The Federal Energy Regulatory Commission (FERC) issued an order in 2018 requiring transmission operators such as PJM to offer a simpler, expedited study process that occurs outside the conventional interconnection queue, the report says.

PJM area

Image: PJM

That process, known as Surplus Interconnection Service (SIS), allows new generators that do not trigger transmission system upgrades to use an existing generator’s unused interconnection capability.

Regional grid operators MISO and SPP have instituted “generally successful and FERC-approved” approaches to SIS, the report says. Yet PJM uses SIS study processes that “are inconsistent with FERC precedent,” that “discourage resources from participating in SIS,” and that make participation for storage resources “next to impossible.”

Expedited interconnection of utility-scale batteries could increase the accredited capacity available to PJM by almost 8 GW, the report says, adding that PJM currently has about 400 MW of battery capacity.

According to the report, a PJM analysis suggests that PJM faces a resource adequacy shortfall of about 4 GW by 2029 without new entry from high-capacity resources such as batteries.

The report recommends steps that PJM can take “immediately” to “ensure the timely development of storage” in the region.

Potential

“The resource adequacy deployment potential of SIS is meaningful,” the report says, explaining how SIS resources could increase the accredited capacity available to PJM by 7.8 GW.

Elise Caplan, ACORE’s vice president of regulatory affairs, calculated that if the resources added through an upgraded SIS process were entirely batteries, 13.7 GW of batteries would have an accredited value of 7.8 GW, based on data from the report.

Alternatively, other types of resources could access SIS interconnection.
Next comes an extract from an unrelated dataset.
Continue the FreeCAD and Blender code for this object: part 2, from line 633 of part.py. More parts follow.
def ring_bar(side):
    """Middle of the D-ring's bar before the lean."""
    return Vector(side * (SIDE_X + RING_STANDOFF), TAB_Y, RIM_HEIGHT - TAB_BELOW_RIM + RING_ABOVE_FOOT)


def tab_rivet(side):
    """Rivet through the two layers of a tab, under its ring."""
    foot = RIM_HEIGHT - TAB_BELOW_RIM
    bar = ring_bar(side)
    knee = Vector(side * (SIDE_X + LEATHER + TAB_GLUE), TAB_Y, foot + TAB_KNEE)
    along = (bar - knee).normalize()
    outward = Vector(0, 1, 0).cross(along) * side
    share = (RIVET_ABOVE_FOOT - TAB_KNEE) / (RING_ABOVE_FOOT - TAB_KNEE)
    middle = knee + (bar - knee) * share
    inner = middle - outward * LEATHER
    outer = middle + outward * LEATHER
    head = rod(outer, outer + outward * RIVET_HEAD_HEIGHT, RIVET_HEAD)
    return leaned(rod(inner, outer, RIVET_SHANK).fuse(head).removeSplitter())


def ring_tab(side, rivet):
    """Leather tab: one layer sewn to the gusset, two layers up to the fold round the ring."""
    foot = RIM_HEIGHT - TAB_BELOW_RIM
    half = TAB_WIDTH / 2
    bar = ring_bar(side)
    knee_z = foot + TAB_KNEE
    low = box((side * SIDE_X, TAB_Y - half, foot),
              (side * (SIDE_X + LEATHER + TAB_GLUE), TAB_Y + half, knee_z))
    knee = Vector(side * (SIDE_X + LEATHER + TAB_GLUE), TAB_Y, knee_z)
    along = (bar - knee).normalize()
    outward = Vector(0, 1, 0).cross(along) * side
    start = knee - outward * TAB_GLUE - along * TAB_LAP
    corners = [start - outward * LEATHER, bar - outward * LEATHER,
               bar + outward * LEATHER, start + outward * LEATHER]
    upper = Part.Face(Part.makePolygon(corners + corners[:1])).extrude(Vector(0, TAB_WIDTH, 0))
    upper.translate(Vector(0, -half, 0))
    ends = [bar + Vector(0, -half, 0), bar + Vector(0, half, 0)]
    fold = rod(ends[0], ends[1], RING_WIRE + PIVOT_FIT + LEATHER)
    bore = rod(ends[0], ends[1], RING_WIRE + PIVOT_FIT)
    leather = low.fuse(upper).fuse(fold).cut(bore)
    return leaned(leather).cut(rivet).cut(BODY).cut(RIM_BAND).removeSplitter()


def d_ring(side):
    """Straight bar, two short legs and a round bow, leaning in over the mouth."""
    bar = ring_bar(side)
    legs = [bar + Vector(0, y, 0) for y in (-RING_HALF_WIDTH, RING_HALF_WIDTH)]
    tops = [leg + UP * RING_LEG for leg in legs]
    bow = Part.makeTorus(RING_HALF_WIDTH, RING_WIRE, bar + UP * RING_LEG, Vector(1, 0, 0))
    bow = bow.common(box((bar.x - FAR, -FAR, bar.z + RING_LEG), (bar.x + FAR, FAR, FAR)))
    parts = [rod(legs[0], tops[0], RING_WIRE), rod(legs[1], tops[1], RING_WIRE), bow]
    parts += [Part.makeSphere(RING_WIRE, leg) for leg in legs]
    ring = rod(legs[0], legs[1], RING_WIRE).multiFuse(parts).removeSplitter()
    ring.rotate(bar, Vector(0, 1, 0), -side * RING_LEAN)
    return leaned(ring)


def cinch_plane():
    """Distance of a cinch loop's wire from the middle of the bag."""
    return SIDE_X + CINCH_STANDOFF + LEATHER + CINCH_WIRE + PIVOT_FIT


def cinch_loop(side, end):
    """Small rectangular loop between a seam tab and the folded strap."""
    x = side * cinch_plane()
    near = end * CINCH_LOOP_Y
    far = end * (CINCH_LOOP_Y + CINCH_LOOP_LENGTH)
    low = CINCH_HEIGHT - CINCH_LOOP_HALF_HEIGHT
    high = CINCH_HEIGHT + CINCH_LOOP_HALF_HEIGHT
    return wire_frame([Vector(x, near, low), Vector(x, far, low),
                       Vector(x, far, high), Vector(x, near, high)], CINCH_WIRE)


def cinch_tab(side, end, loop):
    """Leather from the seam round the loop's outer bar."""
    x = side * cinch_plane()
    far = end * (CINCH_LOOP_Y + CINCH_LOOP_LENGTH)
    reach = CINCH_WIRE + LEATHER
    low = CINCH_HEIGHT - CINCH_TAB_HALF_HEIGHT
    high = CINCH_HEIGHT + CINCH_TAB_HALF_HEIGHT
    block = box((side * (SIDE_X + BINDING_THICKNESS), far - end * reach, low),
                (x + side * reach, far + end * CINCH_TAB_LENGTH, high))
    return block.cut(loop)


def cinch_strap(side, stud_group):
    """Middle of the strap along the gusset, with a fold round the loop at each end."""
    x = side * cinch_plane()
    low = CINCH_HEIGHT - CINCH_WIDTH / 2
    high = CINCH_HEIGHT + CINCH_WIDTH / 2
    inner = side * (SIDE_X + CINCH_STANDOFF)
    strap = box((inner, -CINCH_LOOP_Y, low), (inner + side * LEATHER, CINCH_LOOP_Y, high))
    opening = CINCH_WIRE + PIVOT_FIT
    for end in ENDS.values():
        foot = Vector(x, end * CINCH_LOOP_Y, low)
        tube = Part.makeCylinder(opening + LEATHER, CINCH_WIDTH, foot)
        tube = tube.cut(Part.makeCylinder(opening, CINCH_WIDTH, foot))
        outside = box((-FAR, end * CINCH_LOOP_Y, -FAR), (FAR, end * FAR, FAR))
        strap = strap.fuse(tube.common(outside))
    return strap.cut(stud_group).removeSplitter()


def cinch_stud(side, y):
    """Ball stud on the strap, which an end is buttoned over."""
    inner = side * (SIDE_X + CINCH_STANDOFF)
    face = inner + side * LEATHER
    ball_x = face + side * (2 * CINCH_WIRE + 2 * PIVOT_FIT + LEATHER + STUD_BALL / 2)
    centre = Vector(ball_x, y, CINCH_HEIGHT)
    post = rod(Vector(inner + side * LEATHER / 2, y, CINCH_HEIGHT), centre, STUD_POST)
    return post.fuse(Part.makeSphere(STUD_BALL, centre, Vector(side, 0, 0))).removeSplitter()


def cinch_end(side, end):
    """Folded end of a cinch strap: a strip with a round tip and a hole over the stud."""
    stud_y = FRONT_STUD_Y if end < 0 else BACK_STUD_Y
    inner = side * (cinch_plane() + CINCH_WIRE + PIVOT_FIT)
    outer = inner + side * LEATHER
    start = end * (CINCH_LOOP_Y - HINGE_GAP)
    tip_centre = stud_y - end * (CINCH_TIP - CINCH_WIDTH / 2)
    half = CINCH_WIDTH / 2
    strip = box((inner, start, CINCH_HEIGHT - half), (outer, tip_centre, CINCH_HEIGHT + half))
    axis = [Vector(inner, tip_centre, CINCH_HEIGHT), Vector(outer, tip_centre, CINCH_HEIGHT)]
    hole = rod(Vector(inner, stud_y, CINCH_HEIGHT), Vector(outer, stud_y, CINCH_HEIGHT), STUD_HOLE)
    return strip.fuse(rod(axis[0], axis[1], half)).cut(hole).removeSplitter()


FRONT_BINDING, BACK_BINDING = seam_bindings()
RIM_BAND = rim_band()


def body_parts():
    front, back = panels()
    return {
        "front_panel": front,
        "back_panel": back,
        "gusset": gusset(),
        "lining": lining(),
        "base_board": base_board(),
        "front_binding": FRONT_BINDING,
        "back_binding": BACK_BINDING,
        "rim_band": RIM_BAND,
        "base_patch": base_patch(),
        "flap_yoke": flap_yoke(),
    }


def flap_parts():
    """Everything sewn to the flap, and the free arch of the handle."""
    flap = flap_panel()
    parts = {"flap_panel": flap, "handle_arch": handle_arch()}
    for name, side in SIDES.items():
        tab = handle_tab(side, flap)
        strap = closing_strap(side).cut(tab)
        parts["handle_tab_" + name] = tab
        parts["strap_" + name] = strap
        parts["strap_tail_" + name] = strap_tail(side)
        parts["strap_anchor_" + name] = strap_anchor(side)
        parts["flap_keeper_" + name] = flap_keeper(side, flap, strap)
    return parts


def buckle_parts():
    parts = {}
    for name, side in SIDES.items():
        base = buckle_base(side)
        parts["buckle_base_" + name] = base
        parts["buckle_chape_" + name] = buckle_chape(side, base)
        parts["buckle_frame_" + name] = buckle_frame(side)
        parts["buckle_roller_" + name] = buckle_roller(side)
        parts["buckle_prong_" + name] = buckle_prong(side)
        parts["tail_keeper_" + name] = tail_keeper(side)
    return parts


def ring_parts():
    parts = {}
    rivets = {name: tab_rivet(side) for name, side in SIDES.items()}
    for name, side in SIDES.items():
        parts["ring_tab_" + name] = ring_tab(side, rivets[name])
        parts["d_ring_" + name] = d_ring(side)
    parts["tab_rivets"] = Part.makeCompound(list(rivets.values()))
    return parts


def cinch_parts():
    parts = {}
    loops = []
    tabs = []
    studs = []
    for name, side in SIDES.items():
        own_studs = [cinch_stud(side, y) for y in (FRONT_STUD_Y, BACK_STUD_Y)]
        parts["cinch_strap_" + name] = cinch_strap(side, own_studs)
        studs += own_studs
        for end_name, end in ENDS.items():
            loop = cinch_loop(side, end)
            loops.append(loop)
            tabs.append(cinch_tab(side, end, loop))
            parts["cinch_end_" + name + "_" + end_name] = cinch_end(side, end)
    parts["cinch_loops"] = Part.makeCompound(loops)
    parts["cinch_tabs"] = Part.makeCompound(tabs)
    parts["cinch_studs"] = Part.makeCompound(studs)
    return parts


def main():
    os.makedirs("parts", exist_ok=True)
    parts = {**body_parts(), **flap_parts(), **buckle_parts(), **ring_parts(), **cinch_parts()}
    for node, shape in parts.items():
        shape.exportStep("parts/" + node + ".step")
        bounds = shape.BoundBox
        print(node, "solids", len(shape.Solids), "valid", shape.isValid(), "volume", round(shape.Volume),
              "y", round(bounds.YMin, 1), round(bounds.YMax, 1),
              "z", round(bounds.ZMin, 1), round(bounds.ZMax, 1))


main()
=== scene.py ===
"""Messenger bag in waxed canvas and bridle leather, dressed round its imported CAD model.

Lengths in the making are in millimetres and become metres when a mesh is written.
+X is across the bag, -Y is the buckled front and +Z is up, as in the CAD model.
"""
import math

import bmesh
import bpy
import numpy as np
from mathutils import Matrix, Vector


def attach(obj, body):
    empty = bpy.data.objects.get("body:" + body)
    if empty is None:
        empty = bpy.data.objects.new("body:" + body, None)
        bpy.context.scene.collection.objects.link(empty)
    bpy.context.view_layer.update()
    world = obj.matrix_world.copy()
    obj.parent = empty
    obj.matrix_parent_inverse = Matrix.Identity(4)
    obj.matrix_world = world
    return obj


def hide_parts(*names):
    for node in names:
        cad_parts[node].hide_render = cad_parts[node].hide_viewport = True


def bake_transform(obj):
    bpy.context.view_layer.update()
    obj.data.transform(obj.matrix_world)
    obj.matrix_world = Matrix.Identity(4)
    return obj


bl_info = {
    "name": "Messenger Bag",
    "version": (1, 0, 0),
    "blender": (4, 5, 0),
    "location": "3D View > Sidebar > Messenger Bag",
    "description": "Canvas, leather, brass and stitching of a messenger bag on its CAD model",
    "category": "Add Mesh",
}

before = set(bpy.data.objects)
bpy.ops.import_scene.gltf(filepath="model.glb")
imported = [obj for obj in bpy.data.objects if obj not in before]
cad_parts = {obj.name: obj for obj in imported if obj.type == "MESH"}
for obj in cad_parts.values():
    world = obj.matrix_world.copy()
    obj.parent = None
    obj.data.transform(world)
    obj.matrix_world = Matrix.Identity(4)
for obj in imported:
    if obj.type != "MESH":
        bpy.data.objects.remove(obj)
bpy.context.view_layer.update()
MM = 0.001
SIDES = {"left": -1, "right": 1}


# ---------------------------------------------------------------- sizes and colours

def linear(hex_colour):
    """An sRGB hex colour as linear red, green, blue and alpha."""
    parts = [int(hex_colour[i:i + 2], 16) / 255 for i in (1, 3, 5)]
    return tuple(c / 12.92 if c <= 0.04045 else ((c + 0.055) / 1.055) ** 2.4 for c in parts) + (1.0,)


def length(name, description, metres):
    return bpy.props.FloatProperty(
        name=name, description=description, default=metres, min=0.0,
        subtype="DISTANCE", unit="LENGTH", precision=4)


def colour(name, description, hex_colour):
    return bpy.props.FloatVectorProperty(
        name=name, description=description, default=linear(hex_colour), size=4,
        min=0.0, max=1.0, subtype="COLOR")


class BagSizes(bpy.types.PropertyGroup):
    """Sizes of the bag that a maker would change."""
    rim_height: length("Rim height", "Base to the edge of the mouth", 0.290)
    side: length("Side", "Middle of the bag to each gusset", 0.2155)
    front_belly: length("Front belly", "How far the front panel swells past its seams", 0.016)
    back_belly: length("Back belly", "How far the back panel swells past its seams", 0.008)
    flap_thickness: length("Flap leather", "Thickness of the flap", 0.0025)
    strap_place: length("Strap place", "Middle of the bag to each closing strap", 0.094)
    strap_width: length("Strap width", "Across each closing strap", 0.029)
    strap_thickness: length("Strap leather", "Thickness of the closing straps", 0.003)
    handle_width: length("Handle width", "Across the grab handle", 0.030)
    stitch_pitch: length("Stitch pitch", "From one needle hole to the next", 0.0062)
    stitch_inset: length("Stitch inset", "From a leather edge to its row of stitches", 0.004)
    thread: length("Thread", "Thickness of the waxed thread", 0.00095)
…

For example, Caplan pointed to a complaint that EDP Renewables North America filed with FERC arguing that PJM’s implementation of SIS “resulted in an unlawful denial” of SIS interconnection for an EDPR solar project at an existing EDPR wind facility.
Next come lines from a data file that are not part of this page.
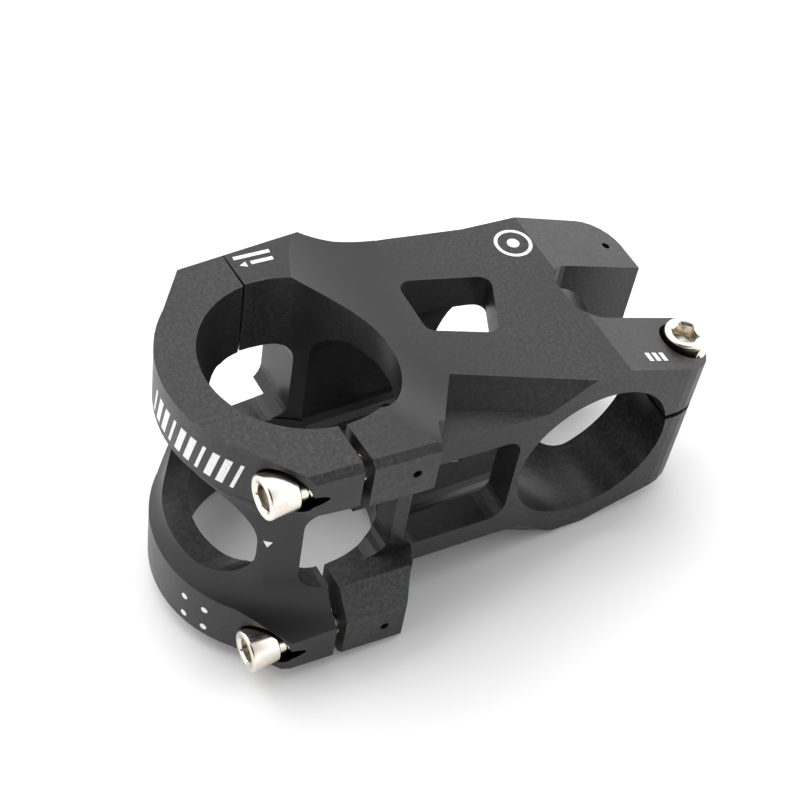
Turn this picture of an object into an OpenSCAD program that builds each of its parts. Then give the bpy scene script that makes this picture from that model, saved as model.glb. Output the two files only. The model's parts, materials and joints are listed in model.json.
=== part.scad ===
// Short handlebar stem with a four-bolt bar clamp and a two-bolt steerer clamp.
// Z is the handlebar axis, Y is the steerer axis, X runs from the bar to the steerer.
// The origin is the centre of the handlebar bore. Millimetres.

/* [Clamp bores] */
// Diameter of the handlebar clamp bore
bar_d = 31.8; // [28:0.1:35]
// Diameter of the steerer clamp bore
steerer_d = 28.6; // [25.4:0.1:30]
// Distance from the bar axis to the steerer axis
reach = 48; // [44:0.5:70]
// Height of the steerer clamp's middle above the bar axis
rise = 2; // [0:0.5:4]
// Length of the steerer clamp between its end faces
stack_h = 38.6; // [36:0.1:46]

/* [Bar clamp] */
// Width of the bar clamp along the bar
clamp_w = 48.8; // [44:0.1:60]
// Tilt of the bar clamp bolts from the steerer clamp's faces, degrees
clamp_tilt = 2.4; // [0:0.1:5]
// Wall between the bar bore and the outer faces of the ears
ear_wall = 8.6; // [8:0.1:11]
// Sweep of the outer faces of the ears, degrees
ear_sweep = 3.7; // [0:0.1:5]
// Thickness of the faceplate at its front
face_wall = 6.3; // [5:0.1:9]
// Width of each of the two clamping bands
band_w = 14.8; // [12.5:0.1:17]
// Relief of the bore between the two bands, so that only the bands grip the bar
relief = 0.25; // [0.1:0.05:0.5]
// Distance of the split face in front of the bar axis
split_front = 1.3; // [0:0.1:2]
// Turn of the split face from the bolts' square, degrees
split_turn = 2.4; // [0:0.1:4]
// Split gap at the closed side
gap_closed = 0.15; // [0.1:0.05:0.5]
// Split gap at the open side
gap_open = 1.6; // [0.5:0.1:3]
// Distance from the bar axis to the ears' rear corners
ear_back = 10.5; // [9.5:0.1:12]
// Distance from the bar axis to the faceplate's shoulders
shoulder_x = 9.6; // [8:0.1:11]
// Distance from the bar axis to the seats of the faceplate bolts
seat_x = 5; // [4:0.1:7]

/* [Body] */
// Thickness of the body over the steerer bore
body_wall = 5; // [4:0.1:7]
// Radius of the scooped flank between the clamp and the body
flank_r = 26; // [20:1:40]
// Slope of the pinch lobes, degrees
lobe_slope = 18; // [10:1:22]
// Width of the notch between the pinch lobes
notch_w = 13.2; // [10:0.1:15]
// Width of the pinch slits
slit_w = 1.1; // [0.8:0.1:1.6]
// Height of the pinch slits above the middle of the stem
slit_z = 3.8; // [2.5:0.1:5]
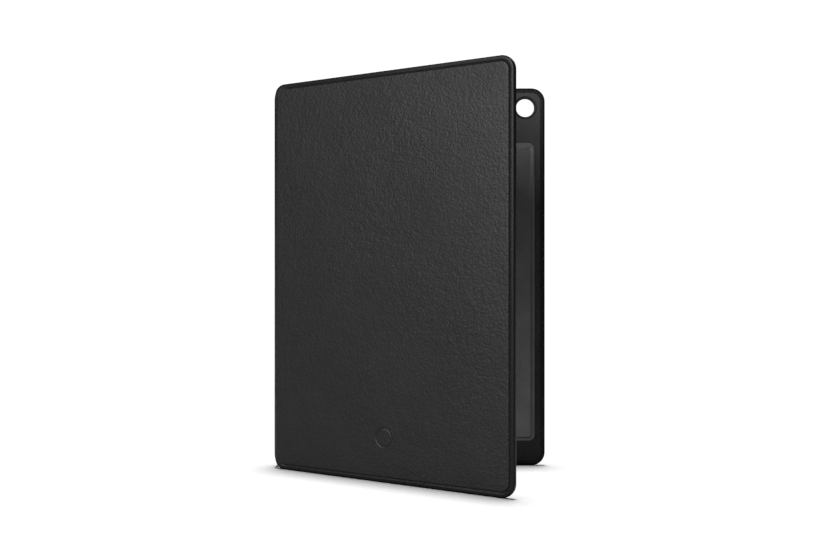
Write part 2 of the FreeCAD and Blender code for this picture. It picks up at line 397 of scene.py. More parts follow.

At the RE+ Mid-Atlantic conference in July, panelists said that storage deployment in the PJM region lags that in other regions, and could be improved.

ACORE commissioned the report in partnership with clean power group ACP and solar trade group SEIA.

The report, prepared by Gabel Associates, is titled “ReSISting a Resource Shortfall: Fixing PJM’s Surplus Interconnection Service (SIS) to Enable Battery Storage.”